Adversarially Robust Deepfake Detection via Adversarial Feature Similarity Learning
Sarwar Khan
TL;DR
The paper tackles the vulnerability of deepfake detectors to adversarial perturbations by introducing Adversarial Feature Similarity Learning (AFSL), a three-part objective that separates real vs fake features, aligns adversarial and clean embeddings, and regularizes real-vs-fake similarity. The final objective $L_{afsl} = L_{dcl} + \beta_1 L_{asl} + \beta_2 L_{srl}$ with $\beta_1=1$ and $\beta_2=0.1$ jointly enhances discrimination and robustness. AFSL demonstrably improves robustness across FF++, FaceShifter, and DeeperForensics for both frame-based and video-based detectors, outperforming standard adversarial training methods such as AT and TRADES, and maintaining performance under common distortions.
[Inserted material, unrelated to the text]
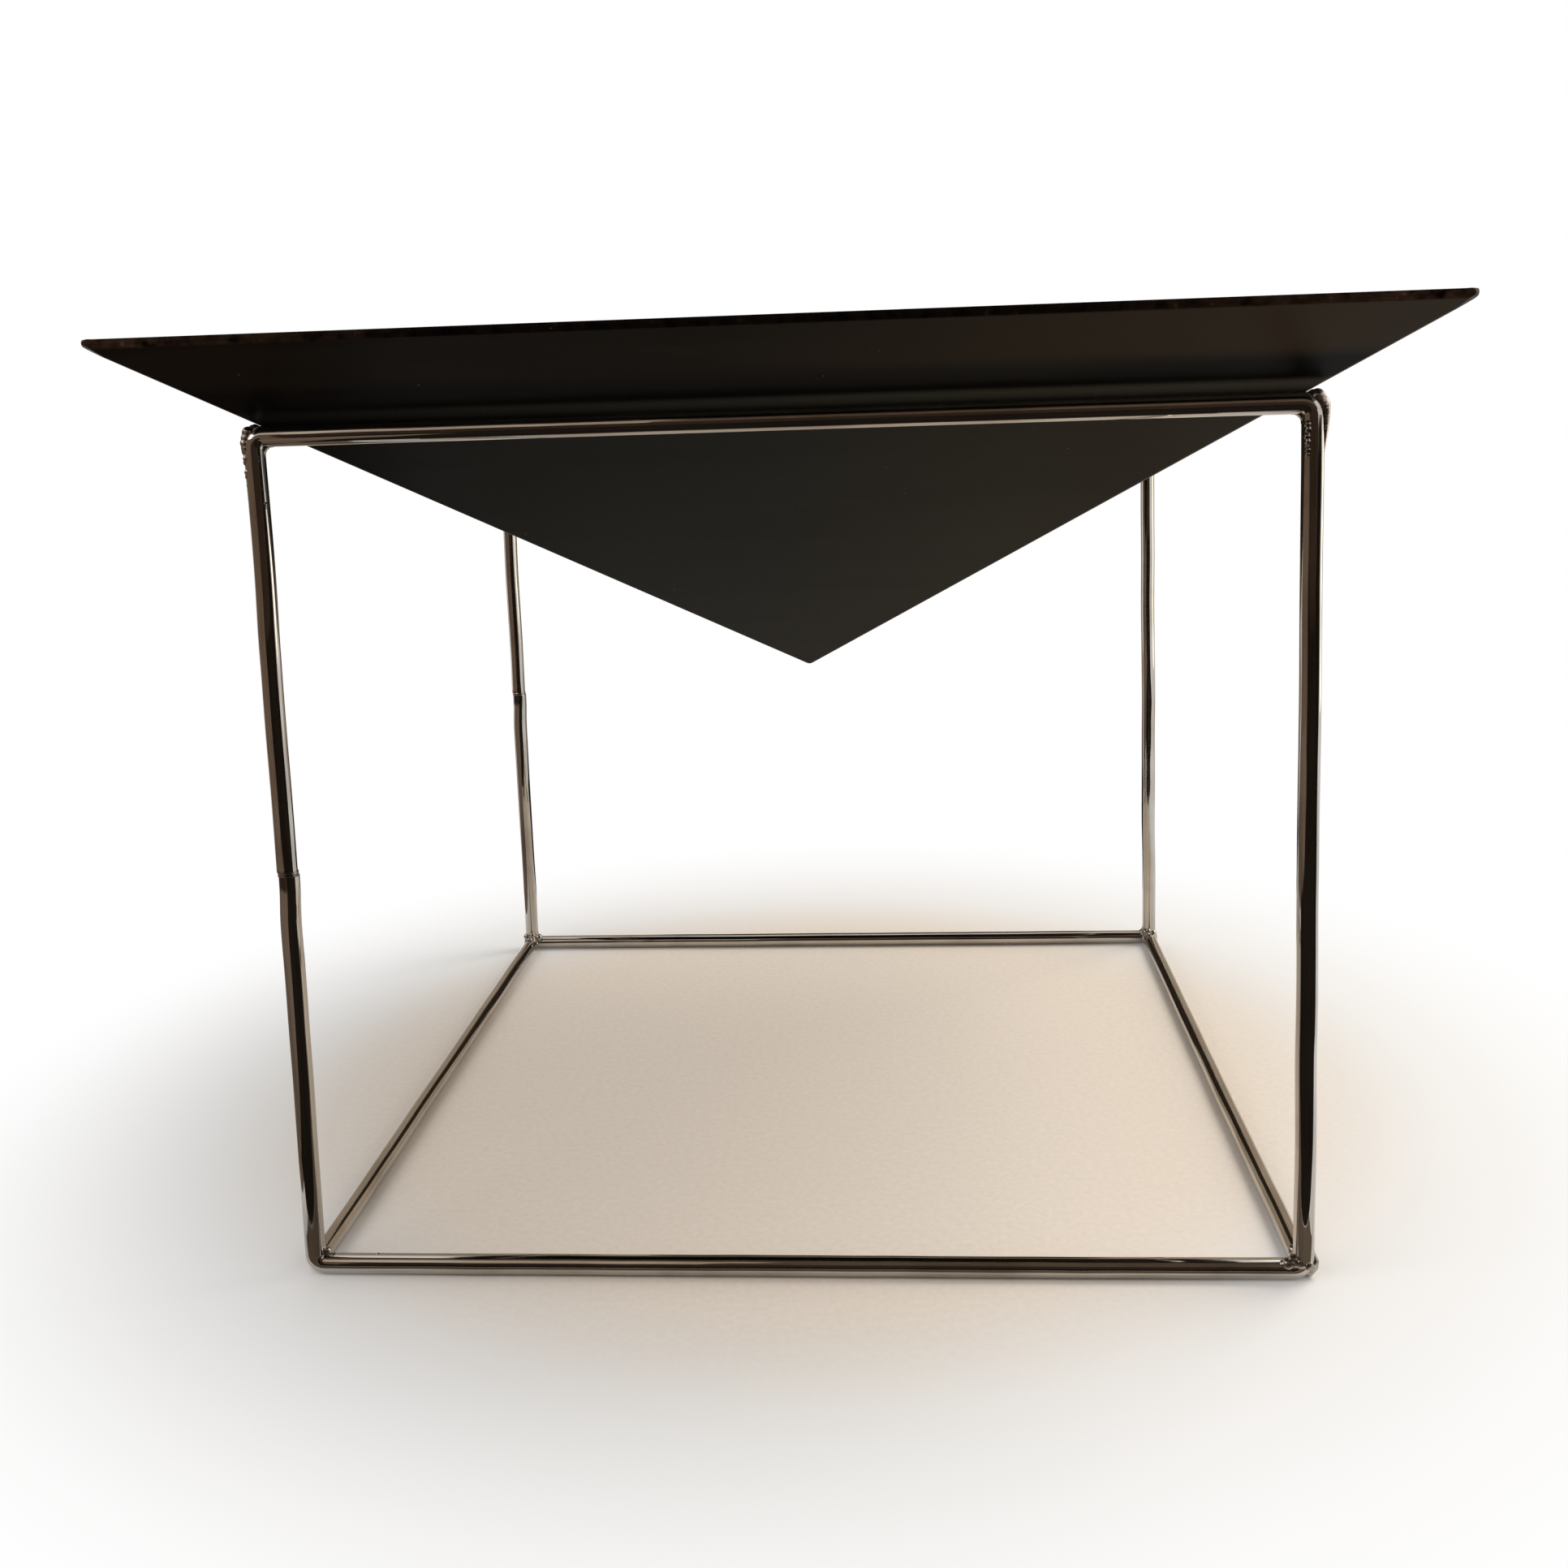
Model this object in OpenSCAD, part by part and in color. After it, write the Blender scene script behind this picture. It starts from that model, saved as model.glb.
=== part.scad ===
// Square side table: a chromed rod cage that carries a loose tray of black sheet.
// The tray is an upside-down pyramid, open at the top. It drops into the square of
// the upper rods and rests on them by its sloping sides, so it lifts straight out.
// Millimetres. Origin on the floor, under the tray's point. +X right, +Y back, +Z up.

/* [Frame] */
// Outside width and depth of the square rod frame
frame_side = 400; // [300:5:600]
// Height of the frame, from the floor to the top of its upper rods
frame_height = 341; // [260:1:600]
// Diameter of the round rod
rod_d = 8; // [6:0.5:12]
// Radius left on the inside of each bend in a rod loop
bend_inside_r = 0.5; // [0.3:0.1:12]
// Height of the butt weld that closes each rod loop, in its left post
seam_height = 167; // [60:1:230]

/* [Tray] */
// How far the tray's rim stands out past the frame on each side
rim_overhang = 39; // [15:1:80]
// Slope of the tray's four sides, in degrees above level
tray_slope = 33.3; // [20:0.1:45]
// Thickness of the tray's sheet
sheet_t = 2.5; // [1.5:0.1:4]
// Gap left between the resting tray and the rods that carry it
seat_gap = 0.3; // [0.1:0.05:1]

/* [Welds] */
// How far a rail's fillet weld stands out around the rod
fillet_rise = 1.8; // [0.8:0.1:3]
// How far a rail's fillet weld runs along the rail
fillet_length = 5.5; // [2:0.1:10]
// How far that fillet weld reaches around the flank of the loop
fillet_wrap = 3; // [1:0.1:3.5]
// Depth of the pocket in which a loop takes the end of a rail
cope_depth = 1; // [0.5:0.1:2]
// Width of the butt weld that closes a rod loop
seam_width = 1.6; // [0.8:0.1:3]
// How far that butt weld stands out around the rod
seam_rise = 0.25; // [0.1:0.05:0.6]
// Radius of the bead inside each hip of the tray
hip_bead_r = 2.2; // [1:0.1:4]

/* [Hidden] */
$fn = 64;
rod_r = rod_d / 2;
bend_r = rod_r + bend_inside_r;
// Centre lines of the frame's rods
line_x = frame_side / 2 - rod_r;
line_y = line_x;
line_low = rod_r;
line_high = frame_height - rod_r;
// The tray's outer faces pass this high above the centre line of the rod below them
seat_rise = (rod_r + seat_gap) / cos(tray_slope);
tray_point_z = line_high + seat_rise - line_x * tan(tray_slope);
rim_half = frame_side / 2 + rim_overhang;
rim_edge = sheet_t / cos(tray_slope);
rim_top_z = tray_point_z + rim_half * tan(tray_slope) + rim_edge;
hip_slope = atan(tan(tray_slope) / sqrt(2));
hip_length = sqrt(2) * rim_half / cos(hip_slope) + sheet_t;
// A size that is longer than any piece, for cutting tools
reach = 4 * rim_half;
// How far a cutting tool is run past the face that it cuts
over = 5;
// What is left of a fillet weld's thickness where it runs out on the rail
fillet_toe = 0.05;

chrome = "silver";
lacquer = [0.12, 0.11, 0.10];

// name, side (-1 front, 1 back)
LOOPS = [["front_loop", -1], ["back_loop", 1]];
// name, side (-1 left, 1 right), height of its centre line
RAILS = [
    ["top_left_rail", -1, line_high],
    ["top_right_rail", 1, line_high],
    ["bottom_left_rail", -1, line_low],
    ["bottom_right_rail", 1, line_low]
];
// name, side in X, side in Y, height of the joint's centre
CORNERS = [
    for (y = [["front", -1], ["back", 1]])
        for (z = [["top", line_high], ["bottom", line_low]])
            for (x = [["left", -1], ["right", 1]])
                [str(y[0], "_", z[0], "_", x[0], "_weld"), x[1], y[1], z[1]]
];
// name, quarter turns from the front
PANELS = [
    ["tray_front_panel", 0],
    ["tray_right_panel", 1],
    ["tray_back_panel", 2],
    ["tray_left_panel", 3]
];
// name, quarter turns from the back right
HIPS = [
    ["tray_back_right_hip_weld", 0],
    ["tray_back_left_hip_weld", 1],
    ["tray_front_left_hip_weld", 2],
    ["tray_front_right_hip_weld", 3]
];

// ---- Frame ----

// A straight rod along +X, +Y or +Z, of the given length, centred on its middle
module rod(length, turn = [0, 0, 0]) {
    rotate(turn) cylinder(h = length, r = rod_r, center = true);
}

// One bend of a loop, in the XZ plane, with its bend centre at the origin.
// It turns from a rod that runs along X, below, to a post at its left.
module bend() {
    rotate([90, 0, 0]) rotate([0, 0, 180])
        rotate_extrude(angle = 90) translate([bend_r, 0]) circle(r = rod_r);
}

// A closed loop of bent rod in the XZ plane: two posts, an upper and a lower rod
module closed_loop() {
    middle_z = (line_low + line_high) / 2;
    half_z = (line_high - line_low) / 2;
    translate([0, 0, middle_z]) {
        for (side = [-1, 1]) {
            translate([side * line_x, 0, 0]) rod(2 * (half_z - bend_r));
            translate([0, 0, side * half_z]) rod(2 * (line_x - bend_r), [0, 90, 0]);
            for (up = [-1, 1])
                translate([side * (line_x - bend_r), 0, up * (half_z - bend_r)])
                    mirror([side > 0 ? 1 : 0, 0, 0])
                        mirror([0, 0, up > 0 ? 1 : 0])
                            bend();
        }
    }
}

// The gap in the left post where the two ends of a loop's rod meet
module seam_gap() {
    translate([-line_x, 0, seam_height]) cube([2 * rod_d, 2 * rod_d, seam_width], center = true);
}

// One bent rod: a loop whose ends stop short of each other for the butt weld
module rod_loop(side) {
    color(chrome) translate([0, side * line_y, 0]) difference() {
        closed_loop();
        seam_gap();
    }
}

// The butt weld between the two ends of a loop's rod
module seam_weld(side) {
    color(chrome) translate([-line_x, side * line_y, seam_height])
        cylinder(h = seam_width, r = rod_r + seam_rise, center = true);
}

// Both loops as plain solids, for coping the rails and the welds to them
module both_loops() {
    for (side = [-1, 1]) translate([0, side * line_y, 0]) closed_loop();
}

// A straight rod from the back of the front loop to the front of the back loop
module rail_rod(side, height) {
    translate([side * line_x, 0, height]) rod(2 * (line_y - rod_r + cope_depth), [90, 0, 0]);
}

// A side rail, coped over the loops at both ends
module rail(side, height) {
    color(chrome) difference() {
        rail_rod(side, height);
        both_loops();
    }
}

// The block inside the outline that the loops have from the front: welds are dressed back to it
module loop_outline() {
    corner_r = bend_r + rod_r;
    half_x = frame_side / 2;
    half_z = frame_height / 2;
    translate([0, 0, half_z]) rotate([90, 0, 0]) linear_extrude(height = frame_side, center = true) {
        square([2 * half_x, 2 * (half_z - corner_r)], center = true);
        square([2 * (half_x - corner_r), 2 * half_z], center = true);
        for (side = [-1, 1], up = [-1, 1])
            translate([side * (half_x - corner_r), up * (half_z - corner_r)])
                circle(r = corner_r);
    }
}

// The fillet weld around one end of a rail, where it meets a bend of a loop
module corner_weld(side, end, height) {
    wide_end_y = end * (line_y - rod_r + fillet_wrap);
    length = fillet_wrap + fillet_length;
    color(chrome) difference() {
        intersection() {
            translate([side * line_x, wide_end_y, height]) rotate([end * 90, 0, 0])
                cylinder(h = length, r1 = rod_r + fillet_rise, r2 = rod_r + fillet_toe);
            loop_outline();
        }
        both_loops();
        rail_rod(side, height);
        tray_clearance();
    }
}

// ---- Tray ----

// The space between two planes parallel to the outer face of the front panel,
// at distances low and high above that face
module face_layer(low, high) {
    translate([0, 0, tray_point_z]) rotate([-tray_slope, 0, 0])
        translate([-reach / 2, -reach / 2, low]) cube([reach, reach, high - low]);
}

// The room that the resting tray takes up above the rods, with the seat's gap around it
module tray_clearance() {
    intersection_for (quarter = [0:3]) rotate([0, 0, 90 * quarter]) face_layer(-seat_gap, reach);
}

// One triangular side of the tray, mitred at both hips, with its rim cut plumb
module panel(quarter) {
    color(lacquer) rotate([0, 0, 90 * quarter]) intersection() {
        face_layer(0, sheet_t);
        linear_extrude(height = rim_top_z + over)
            polygon([[0, 0], [-rim_half, -rim_half], [rim_half, -rim_half]]);
    }
}

// The bead inside one hip, between two sides, dressed flush with the rim
module hip_weld(quarter) {
    color(lacquer) rotate([0, 0, 90 * quarter]) difference() {
        intersection() {
            translate([0, 0, tray_point_z + rim_edge]) rotate([0, 0, 45]) rotate([0, 90 - hip_slope, 0])
                translate([0, 0, -over]) cylinder(h = hip_length + over, r = hip_bead_r);
            cube([rim_half, rim_half, rim_top_z]);
        }
        rotate([0, 0, 90]) face_layer(-over, sheet_t);
        rotate([0, 0, 180]) face_layer(-over, sheet_t);
    }
}

for (l = LOOPS) rod_loop(l[1]);
for (l = LOOPS) seam_weld(l[1]);
for (r = RAILS) rail(r[1], r[2]);
for (c = CORNERS) corner_weld(c[1], c[2], c[3]);
for (p = PANELS) panel(p[1]);
for (h = HIPS) hip_weld(h[1]);
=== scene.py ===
"""Side table: a chromed rod cage that carries a loose tray of black lacquered sheet."""

import logging
import math
import random
from collections.abc import Callable, Mapping, Sequence
from dataclasses import dataclass
from enum import Enum
from functools import partial
from itertools import product
from typing import NamedTuple

import bpy
from bpy.types import Material, Node, NodeSocket, NodeTree, Object
from mathutils import Euler, Matrix, Vector

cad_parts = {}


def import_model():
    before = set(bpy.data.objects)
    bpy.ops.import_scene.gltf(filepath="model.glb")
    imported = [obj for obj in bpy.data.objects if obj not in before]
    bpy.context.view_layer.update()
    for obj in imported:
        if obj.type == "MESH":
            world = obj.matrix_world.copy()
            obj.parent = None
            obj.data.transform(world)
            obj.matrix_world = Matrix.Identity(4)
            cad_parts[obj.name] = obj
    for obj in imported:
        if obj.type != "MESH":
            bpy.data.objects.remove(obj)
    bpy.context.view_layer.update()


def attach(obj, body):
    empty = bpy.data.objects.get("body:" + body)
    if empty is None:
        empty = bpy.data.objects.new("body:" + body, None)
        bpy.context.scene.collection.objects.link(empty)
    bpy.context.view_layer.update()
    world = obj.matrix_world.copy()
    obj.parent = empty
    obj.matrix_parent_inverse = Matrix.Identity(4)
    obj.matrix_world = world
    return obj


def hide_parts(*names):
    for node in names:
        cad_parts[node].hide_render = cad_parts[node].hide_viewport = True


LOG = logging.getLogger("side_table")
MM = 0.001
QUARTER_TURN = math.pi / 2
RIGHT, BACK, UP = Vector((1, 0, 0)), Vector((0, 1, 0)), Vector((0, 0, 1))
# Vertices closer together than this are one
SAME_POINT = 1e-6
# How far a vertex may be off an edge or a face that it counts as being on
ON_EDGE = 1e-5

# What feeds a node's input: one socket, or a node for the first of its outputs
Source = NodeSocket | Node
AddNode = Callable[..., Node]
EdgeTest = Callable[[Vector, Vector], bool]
Pair = tuple[float, float]
Triple = tuple[float, float, float]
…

The work suggests strong practical impact for deploying deepfake detectors in adversarial settings and points to future directions like self-supervised defenses.
Abstract
Deepfake technology has raised concerns about the authenticity of digital content, necessitating the development of effective detection methods. However, the widespread availability of deepfakes has given rise to a new challenge in the form of adversarial attacks. Adversaries can manipulate deepfake videos with small, imperceptible perturbations that can deceive the detection models into producing incorrect outputs. To tackle this critical issue, we introduce Adversarial Feature Similarity Learning (AFSL), which integrates three fundamental deep feature learning paradigms. By optimizing the similarity between samples and weight vectors, our approach aims to distinguish between real and fake instances. Additionally, we aim to maximize the similarity between both adversarially perturbed examples and unperturbed examples, regardless of their real or fake nature. Moreover, we introduce a regularization technique that maximizes the dissimilarity between real and fake samples, ensuring a clear separation between these two categories. With extensive experiments on popular deepfake datasets, including FaceForensics++, FaceShifter, and DeeperForensics, the proposed method outperforms other standard adversarial training-based defense methods significantly. This further demonstrates the effectiveness of our approach to protecting deepfake detectors from adversarial attacks.